Pemilukada DKI, Pertarungan Sengit Foke dan Jokowi
Survei The Cyrus Network menyebutkan bahwa pemilihan umum kepala daerah akan dikuasai dua pasangan calon gubernur dan wakil gubernur. Yaitu, pasangan bakal calon incumbent Fauzi Bowo (Foke)-Nachrowi Ramli (Nara) dan Joko Widodo (Jokowi)-Basuki Tjahaja Purnama (Ahok). Keduanya diprediksi bakal mudah menyingkirkan empat pasangan lainnya, yakni Faisal Basri-Biem Benyamin, Hendardji Soepandji-Ahmad Riza Patria, Alex Noerdin-Nono Sampono dan Hidayat Nur Wahid-Didik J Rahbini.
Untuk diketahui, The Cyrus Network melakukan survei pada 8-16 April 2012 dengan 1.000 responden di lima wilayah DKI Jakarta, melalui metode random sampling dan sebaran margin of error 3,1 persen. Hasil survei menunjukkan, Foke-Nara dan Jokowi-Ahok memiliki perolehan dukungan cukup tinggi di atas 30 persen. Sedangkan, empat kandidat lainnya, hanya mencapai 10 persen ke bawah.
Direktur The Cyrus Network, Hasan Nasbi, mengatakan pasangan incumbent Foke-Nara unggul dengan angka 42,4 persen, terpaut 11 persen dari pesaing terdekatnya Jokowi-Ahok, 31,8 persen. Meski begitu, Foke-Nara tidak bisa berleha-leha bila ingin memenangi Pemilukada DKI 2012, yang akan digelar 11 Juli 2012.

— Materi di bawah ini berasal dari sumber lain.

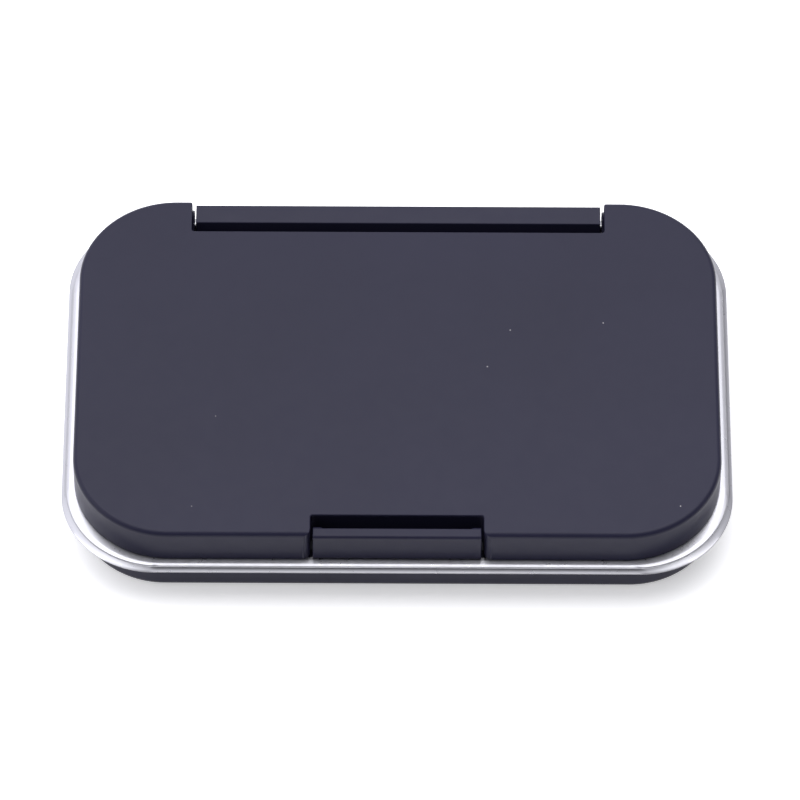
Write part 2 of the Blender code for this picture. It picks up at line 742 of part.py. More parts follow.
# ---- latch button -----------------------------------------------------------------------------------
def button_gusset(side):
    low, high = span(side, TAB_WIDTH / 2 - GUSSET_WIDTH, TAB_WIDTH / 2)
    profile = [
        (TAB_REAR - TAB_THICKNESS / 2, TAB_BOTTOM),
        (TAB_REAR + GUSSET_DEPTH, TAB_BOTTOM),
        (TAB_REAR + GUSSET_DEPTH, TOP - TAB_BELOW_TOP - 2 * GUSSET_DEPTH),
        (TAB_REAR - TAB_THICKNESS / 2, TOP - TAB_BELOW_TOP - GUSSET_DEPTH / 2),
    ]
    return prism_along_x("gusset", profile, low, high)


def button_hook():
    """The upright behind the lid's front wall, with a nose that reaches forward over the lug."""
    half = HOOK_WIDTH / 2
    profile = [
        (HOOK_REAR, TONGUE_BOTTOM),
        (HOOK_REAR, NOSE_TOP),
        (HOOK_FRONT, NOSE_TOP),
        (NOSE_FRONT, NOSE_BOTTOM + NOSE_HEIGHT / 3),
        (NOSE_FRONT, NOSE_BOTTOM),
        (HOOK_FRONT, NOSE_BOTTOM),
        (HOOK_FRONT, TONGUE_BOTTOM),
    ]
    return prism_along_x("hook", profile, -half, half)


def make_button():
    """Press tab, its leg through the case's rim, a guided tongue, a hook and a foot for the spring."""
    slide = pivot("button_slide", (0.0, TAB_FRONT, (TAB_BOTTOM + TOP) / 2))
    half = TAB_WIDTH / 2
    radius = TAB_THICKNESS / 4
    top = TOP - TAB_BELOW_TOP
    profile = [(TAB_REAR, TAB_BOTTOM), (TAB_REAR, top)]
    profile += arc(TAB_FRONT + radius, top - radius, radius, 90, 180, FILLET_STEPS)
    profile += [(TAB_FRONT, TAB_BOTTOM)]
    button = prism_along_x("latch_button", profile, -half, half, case_plastic())
    leg_half = LEG_WIDTH / 2
    foot_half = SPRING_LEG_WIDTH / 2
    wing_half = leg_half + TONGUE_WING
    join(
        button,
        *mirrored(button_gusset),
        box("bridge", -leg_half, leg_half, TAB_REAR - TAB_THICKNESS / 2, LEG_REAR, TAB_BOTTOM, BRIDGE_TOP),
        box("leg", -leg_half, leg_half, LEG_FRONT, LEG_REAR, TONGUE_BOTTOM, BRIDGE_TOP),
        box("tongue", -leg_half, leg_half, LEG_FRONT, HOOK_REAR, TONGUE_BOTTOM, TONGUE_TOP),
        box("wings", -wing_half, wing_half, GUIDE_FRONT + SLIDE_GAP, HOOK_REAR, TONGUE_BOTTOM, TONGUE_TOP),
        button_hook(),
        box("foot", -foot_half, foot_half, LEG_FRONT, LEG_REAR, FLOOR + SLIDE_GAP, TONGUE_TOP),
    )
    smooth(button)
    place(button, slide.location, slide)
    return button


def make_spring():
    """The compression spring behind the button's foot."""
    curve = bpy.data.curves.new("latch_spring", "CURVE")
    curve.dimensions = "3D"
    curve.bevel_depth = SPRING_WIRE
    curve.bevel_resolution = 1
    curve.use_fill_caps = True
    count = SPRING_TURNS * SPRING_STEPS + 1
    spline = curve.splines.new("POLY")
    spline.points.add(count - 1)
    coil_length = SPRING_LENGTH - 2 * SPRING_WIRE
    for number, point in enumerate(spline.points):
        share = number / (count - 1)
        angle = 2 * math.pi * SPRING_TURNS * share
        along = -SPRING_LENGTH / 2 + SPRING_WIRE + coil_length * share
        point.co = (SPRING_RADIUS * math.cos(angle), along, SPRING_RADIUS * math.sin(angle), 1.0)
    curve.materials.append(steel())
    made = bpy.data.objects.new("latch_spring", curve)
    made.location = (0.0, (SPRING_FRONT + SPRING_REAR) / 2, SPRING_AXIS_Z)
    bpy.context.scene.collection.objects.link(made)
    return made


# ---- pan tray ---------------------------------------------------------------------------------------
def pocket_places():
    """The middle of each pocket in plan, the front row first, left to right."""
    places = []
    for row_front in (FRONT_ROW_FRONT, REAR_ROW_FRONT):
        for column in range(PANS_PER_ROW):
            x = -ROW_HALF + POCKET_WIDTH / 2 + column * POCKET_PITCH
            places.append((x, row_front + POCKET_LENGTH / 2))
    return places


def make_tray():
    """A deck with a through pocket for each pan and a trough for the brush, on thin skirts."""
    tray = prism("pan_tray", case_outline(-BASE_WALL - GAP), PAN_FOOT, DECK_TOP, tray_plastic())
    latch_half = GUIDE_OUTER + GAP
    latch_rear = max(GUIDE_REAR, RIB_REAR) + GAP
    bar_half = BAR_LENGTH / 2 + GAP
    bar_front = BAR_FRONT - GAP
    low = PAN_FOOT - BEYOND
    high = DECK_TOP + BEYOND
    cut(
        tray,
        box("latch", -latch_half, latch_half, -HALF_Y, latch_rear, low, high),
        box("bar", -bar_half, bar_half, bar_front, HALF_Y, low, high),
    )
    hollow = prism("hollow", case_outline(-BASE_WALL - GAP - TRAY_SKIRT), low, DECK_TOP - DECK)
    edge = POCKET_WALL
    cut(
        hollow,
        box(
            "rows", -ROW_HALF - edge, ROW_HALF + edge, FRONT_ROW_FRONT - edge, REAR_ROW_REAR + edge,
            low - BEYOND, high,
        ),
        box(
            "latch", -latch_half - TRAY_SKIRT, latch_half + TRAY_SKIRT, -HALF_Y, latch_rear + TRAY_SKIRT,
            low - BEYOND, high,
        ),
        box(
            "bar", -bar_half - TRAY_SKIRT, bar_half + TRAY_SKIRT, bar_front - TRAY_SKIRT, HALF_Y,
            low - BEYOND, high,
        ),
    )
    cut(tray, hollow)
    for x, y in pocket_places():
        outline = rounded_rectangle(
            x - POCKET_WIDTH / 2, x + POCKET_WIDTH / 2, y - POCKET_LENGTH / 2, y + POCKET_LENGTH / 2,
            POCKET_CORNER, FILLET_STEPS,
        )
        cut(tray, prism("pocket", outline, low, high))
    trough = rounded_rectangle(-ROW_HALF, ROW_HALF, TROUGH_FRONT, TROUGH_REAR, POCKET_CORNER, FILLET_STEPS)
    cut(tray, prism("trough", trough, PAN_FOOT + TROUGH_FLOOR, high))
    smooth(tray)
    return tray


def pan_outline(inset):
    """A pan's plan about its own middle, inset from its rim by that much on every side."""
    half_x = PAN_WIDTH / 2 - inset
    half_y = PAN_LENGTH / 2 - inset
    radius = PAN_CORNER - inset / 2
    return rounded_rectangle(-half_x, half_x, -half_y, half_y, radius, FILLET_STEPS)


def pan_mesh():
    """One open half pan about its own foot: tapered outside, tapered inside, floor closed."""
    pan = loft("pan", [(pan_outline(PAN_DRAFT), 0.0), (pan_outline(0.0), PAN_HEIGHT)], pan_plastic())
    over = PAN_DRAFT * BEYOND / PAN_HEIGHT
    inner_foot = pan_outline(PAN_DRAFT * (1 - PAN_WALL / PAN_HEIGHT) + PAN_WALL)
    inner_top = pan_outline(PAN_WALL - over)
    cut(pan, loft("inside", [(inner_foot, PAN_WALL), (inner_top, PAN_HEIGHT + BEYOND)]))
    smooth(pan)
    return keep_mesh(pan)


def cake_mesh():
    """One cake of paint about its pan's foot, a gap clear of the pan, its top a little crowned."""
    foot_z = PAN_WALL + GAP
    edge_z = PAN_HEIGHT - CAKE_BELOW_RIM
    sections = []
    for height, extra in ((foot_z, 0.0), (edge_z, 0.0), (edge_z + CAKE_CROWN, CAKE_CORNER)):
        draft = PAN_DRAFT * (1 - min(height, edge_z) / PAN_HEIGHT)
        sections.append((pan_outline(PAN_WALL + GAP + draft + extra), height))
    cake = loft("cake", sections, principled("paint", (0.5, 0.5, 0.5), 0.5))
    smooth(cake)
    return keep_mesh(cake)


def keep_mesh(made):
    """Keep a finished shape for its copies and remove the object that it was made on."""
    mesh = made.data
    bpy.data.objects.remove(made)
    return mesh


def make_pans():
    pan = pan_mesh()
    cake = cake_mesh()
    for (x, y), (colour_name, colour) in zip(pocket_places(), PAINT_COLOURS):
        holder = bpy.data.objects.new("pan_" + colour_name, pan)
        paint = bpy.data.objects.new("paint_" + colour_name, cake)
        for made in (holder, paint):
            made.location = (x, y, PAN_FOOT)
            bpy.context.scene.collection.objects.link(made)
        paint.material_slots[0].link = "OBJECT"
        paint.material_slots[0].material = principled("paint_" + colour_name, colour, 0.5)


# ---- travel brush -----------------------------------------------------------------------------------
def make_brush():
    """A short round brush lying in the trough, its tuft to the right."""
    centre = ((TROUGH_FRONT + TROUGH_REAR) / 2, PAN_FOOT + TROUGH_FLOOR + GAP + BRUSH_RADIUS)
    start = -ROW_HALF + BRUSH_END_ROOM
    shoulder = start + HANDLE_LENGTH
    neck = BRUSH_RADIUS * BRUSH_NECK_SHARE
    tip = BRUSH_RADIUS * HANDLE_TIP_SHARE
    nose = BRUSH_RADIUS * HANDLE_NOSE_SHARE
    handle = [(start, 0.0), (start + BRUSH_RADIUS / 3, tip), (start + BRUSH_RADIUS, nose)]
    belly = start + HANDLE_LENGTH * HANDLE_BELLY_SHARE
    steps = 4 * FILLET_STEPS
    for step in range(1, steps + 1):
        share = step / steps
        x = start + BRUSH_RADIUS + (shoulder - start - BRUSH_RADIUS) * share
        swell = math.sin(math.pi / 2 * min(1.0, (x - start) / (belly - start)))
        late = max(0.0, (x - belly) / (shoulder - belly))
        radius = nose + (BRUSH_RADIUS - nose) * swell - (BRUSH_RADIUS - neck) * late ** 2
        handle.append((x, radius))
    tenon = neck - FERRULE_WALL - GAP
    handle += [(shoulder, tenon), (shoulder + TENON_LENGTH, tenon)]
    turn_about_x("brush_handle", handle, centre, BRUSH_SEGMENTS, lacquered_wood())

    ferrule_start = shoulder + GAP
    ferrule_end = ferrule_start + FERRULE_LENGTH
    mouth = neck * FERRULE_MOUTH_SHARE
    ferrule = turn_about_x(
        "brush_ferrule", [(ferrule_start, neck), (ferrule_end, mouth)], centre, BRUSH_SEGMENTS, steel()
    )
    over = (neck - mouth) * BEYOND / FERRULE_LENGTH
    bore = turn_about_x(
        "bore",
        [
            (ferrule_start - BEYOND, neck - FERRULE_WALL + over),
            (ferrule_end + BEYOND, mouth - FERRULE_WALL - over),
        ],
        centre, BRUSH_SEGMENTS,
    )
    cut(ferrule, bore)
    smooth(ferrule)

    root = mouth - FERRULE_WALL - GAP
    tuft = [(ferrule_end - TENON_LENGTH, root), (ferrule_end, root)]
    tuft.append((ferrule_end + GAP, mouth * TUFT_SHOULDER_SHARE))
    steps = 3 * FILLET_STEPS
    for step in range(1, steps):
        share = step / steps
        swell = 1 + TUFT_SWELL * math.sin(math.pi * min(1.0, share * TUFT_SWELL_TURNS))
        radius = mouth * swell * (1 - share ** TUFT_TAPER)
        tuft.append((ferrule_end + GAP + TUFT_LENGTH * share, radius))
    tuft.append((ferrule_end + GAP + TUFT_LENGTH, 0.0))
    turn_about_x("brush_tuft", tuft, centre, BRUSH_SEGMENTS, brush_hair())


# ---- the whole set ----------------------------------------------------------------------------------
def clear_scene():
    for existing in list(bpy.data.objects):
        bpy.data.objects.remove(existing)


def main():
    clear_scene()
    make_base()
    make_ring()
    lid_pivot = pivot("lid_pivot", (0.0, AXIS_Y, AXIS_Z))
    make_lid(lid_pivot)
    make_palette(lid_pivot)
    mirrored(make_hinge_pin)
    make_button()
    make_spring()
    make_tray()
    make_pans()
    make_brush()


main()
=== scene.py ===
import json
import math
import random

import bmesh
import bpy
from mathutils import Matrix, Vector, noise


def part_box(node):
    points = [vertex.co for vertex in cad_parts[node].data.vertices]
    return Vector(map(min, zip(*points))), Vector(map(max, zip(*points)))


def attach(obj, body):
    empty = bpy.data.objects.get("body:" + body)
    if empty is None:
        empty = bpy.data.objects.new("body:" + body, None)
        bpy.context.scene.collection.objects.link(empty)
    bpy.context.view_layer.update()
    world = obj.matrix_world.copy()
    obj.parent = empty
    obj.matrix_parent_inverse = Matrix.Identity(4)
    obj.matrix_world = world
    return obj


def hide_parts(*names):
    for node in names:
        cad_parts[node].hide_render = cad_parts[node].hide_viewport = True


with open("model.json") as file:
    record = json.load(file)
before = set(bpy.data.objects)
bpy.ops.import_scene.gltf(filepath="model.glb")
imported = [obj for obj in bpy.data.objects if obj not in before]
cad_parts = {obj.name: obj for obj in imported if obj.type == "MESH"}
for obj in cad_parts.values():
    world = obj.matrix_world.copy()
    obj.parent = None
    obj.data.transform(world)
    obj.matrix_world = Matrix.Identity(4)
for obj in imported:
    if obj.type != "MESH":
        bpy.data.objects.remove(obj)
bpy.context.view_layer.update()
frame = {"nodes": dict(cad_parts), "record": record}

MM = 0.001


# ---- sizes read from the frame ----
LID_LOW, LID_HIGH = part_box("lid_shell")
BASE_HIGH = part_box("base_shell")[1]
RING_LOW, RING_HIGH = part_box("trim_ring")
BUTTON_LOW, BUTTON_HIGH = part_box("latch_button")
PALETTE_LOW, PALETTE_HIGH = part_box("mixing_palette")
TRAY_LOW, TRAY_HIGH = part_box("pan_tray")
HANDLE_LOW, HANDLE_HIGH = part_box("brush_handle")
FERRULE_LOW, FERRULE_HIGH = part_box("brush_ferrule")
TUFT_LOW, TUFT_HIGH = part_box("brush_tuft")
SPRING_LOW, SPRING_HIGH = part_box("latch_spring")
JOINTS = {joint["name"]: joint for joint in frame["record"]["behaviour"]["joints"]}
AXIS_Y, AXIS_Z = JOINTS["lid_hinge"]["pos_m"][1:]
TRAVEL = JOINTS["button_press"]["range_m"][1]
PANS = sorted(name for name in frame["nodes"] if name.startswith("pan_") and name != "pan_tray")

HALF_X = LID_HIGH[0]
HALF_Y = LID_HIGH[1]
TOP = LID_HIGH[2]
LID_BOTTOM = LID_LOW[2]
RING_TOP = RING_HIGH[2]
RING_BOTTOM = RING_LOW[2]
RING_PROUD = RING_HIGH[0] - HALF_X
BAR_TOP = BASE_HIGH[2]

# ---- sizes of the design ----
GAP = 0.3 * MM
SEAM = 0.06 * MM
BEYOND = 5.0 * MM
EDGE_BREAK = 0.12 * MM
BIG_STEPS = 30
SMALL_STEPS = 6
FILLET_STEPS = 8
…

"Kalau saya menjadi konsultan pasangan incumbent, maka saya akan kasih lampu merah bagi pasangan Foke-Nara beserta dengan tim suksesnya. Karena dari hasil kinerjanya selama 5 tahun, sosialisasi dengan warga Jakarta selama ini, ternyata hanya mendapatkan angka di bawah 50 persen," kata Hasan, saat menyampaikan hasil Surveinya di Kafe Pisa, Jakarta, Rabu (18/4).
Sementara itu, Jokowi-Ahok dalam lima bulan ini sudah bisa meraih dukungan sebanyak 31,8 persen. Sehingga Hasan mengkhawatirkan bila akselarasi pasangan ini tidak diimbangi dengan kesungguhan Foke-Nara dalam meraih simpati warga, maka jangan disalahkan tiga bulan ke depan, hasil survei ini bisa berbalik arah.
"Saya khawatir, hasil survei tiga bulan ke depan, pasangan Jokowi-Ahok bisa menyalib dan mengungguli pasangan Foke-Nara," ujarnya.
Hasan menegaskan, angka 42,4 persen bagi Foke-Nara sangat tidak aman. Karena aturan pemenang Pemilukada di DKI Jakarta harus di atas 50 persen. Lalu, angka tersebut adalah hasil kerja dan sosialisasi incumbent selama lima tahun. Persepsi seorang incumbent dalam memori publik tidak hanya dibentuk selama Pemilukada melainkan selama dia memerintah.
Sedangkan Jokowi-Ahok hadir baru lima bulan di Jakarta. Jika membandingkan hasil perolehan lima tahun Foke dan lima bulan Jokowi, maka selisih angka sebesar 11 persen justru menjadi momok menakutkan bagi incumbent.
Dari segi popularitas pasangan Foke-Nara berada di posisi puncak dengan angka 95,6 persen dengan perolehan elektabilitasnya hanya 42,4 persen, maka efisiensi dari popularitas menjadi elektabilitas sebesar 44 persen. Artinya dari 10 orang yang kenal, empat orang memilih pasangan Foke-Nara.
Sementara Jokowi-Ahok tingkat popularitasnya hanya berada pada angka 71,1 persen dengan keterpilihan 31,8 persen, maka pasangan ini memiliki efisiensi sebesar 44 persen. Yang artinya, pasangan ini memiliki keterpilihan yang sama dengan Foke-Nara.
"Jika popularitas pasangan Jokowi-Ahok berhasil mencapai 90 persen dalam satu bulan ke depan, maka bisa diprediksikan akan memiliki elektabilitas yang setara dengan incumbent hari ini. Karena itu, incumbent harus kerja keras jangan sampai terlampui pasangan yang didukung PDIP dan Gerindra," jelasnya.